As reações ao porquê de o carrinho ter sido proibido não tardaram a chegar e foi através das redes sociais que os banhistas se manifestaram. No dia 20 de junho, Alícia Lopes publicou no Facebook um texto a questionar o porquê de o carrinho de Joaquim ter sido proibido. O impacto foi grande e a publicação já tem quase duas mil partilhas.

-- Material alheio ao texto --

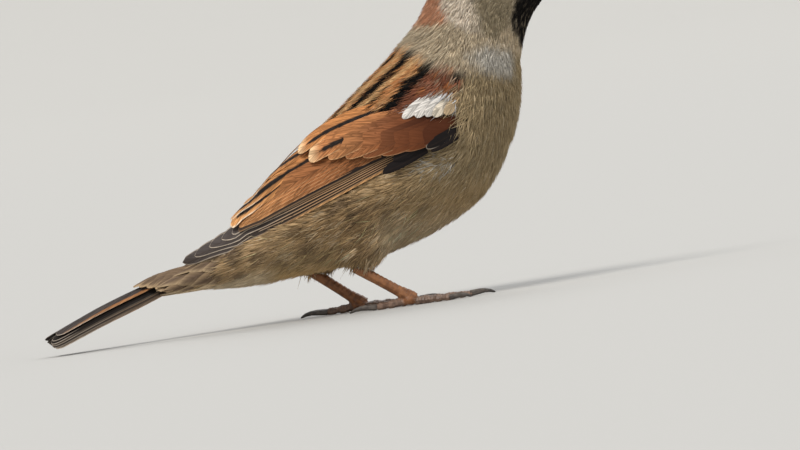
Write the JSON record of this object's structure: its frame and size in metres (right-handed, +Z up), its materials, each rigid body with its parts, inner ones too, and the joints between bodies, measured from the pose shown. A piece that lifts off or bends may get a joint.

 Na praia, Ana Margarida Miranda confessou ao SOL que já é tradição comprar bolas de Berlim a Joaquim. É de Cascais, tem 47 anos e há mais de 20 anos que frequenta a praia do Barril. «Os meus filhos também acham piada [ao Sr. Joaquim] porque desde pequeninos que lhe compram bolas de Berlim», revelou, acrescentando que o vendedor é «um símbolo da praia do Barril». Apesar de desconhecer as causas que levaram à proibição do carrinho, garante que este não era um incómodo para os banhistas: «Não acho que de alguma forma o carro incomodasse […] nem esteticamente, nem a nível de mobilidade. E nunca achei de forma alguma que as bolas que ele traz ali estivessem mal acondicionadas». Quanto aos bolos, confessou que preferia os que estavam armazenados no carrinho antigo: «Gostava mais das bolas que ele trazia no outro carrinho, acho que o sabor está bom na mesma, só que ele tirava [o bolo do carrinho e] depois punha aquele ‘açucarzinho’» por cima.

Luísa Faustino tem 40 anos, é de Lisboa e também partilha a opinião de Ana Margarida Miranda: «Estão é a prejudicá-lo». Também não sabe quais os motivos da proibição, mas é a favor do regresso do carrinho: «Acho que devia voltar. Sempre conheci o sr. Joaquim com o carrinho. Houve umas alterações com o passar dos anos, mas sempre teve o carrinho».

Apesar desta mudança repentina, Joaquim Guerreiro assegura que não irá desistir do negócio: «Tenho o carinho dos clientes, que me dão ânimo, apesar deste ano ter esta contrariedade, são muitos anos, são já várias gerações e muita amizade e é isso que me dá ânimo para continuar de uma ou de outra forma».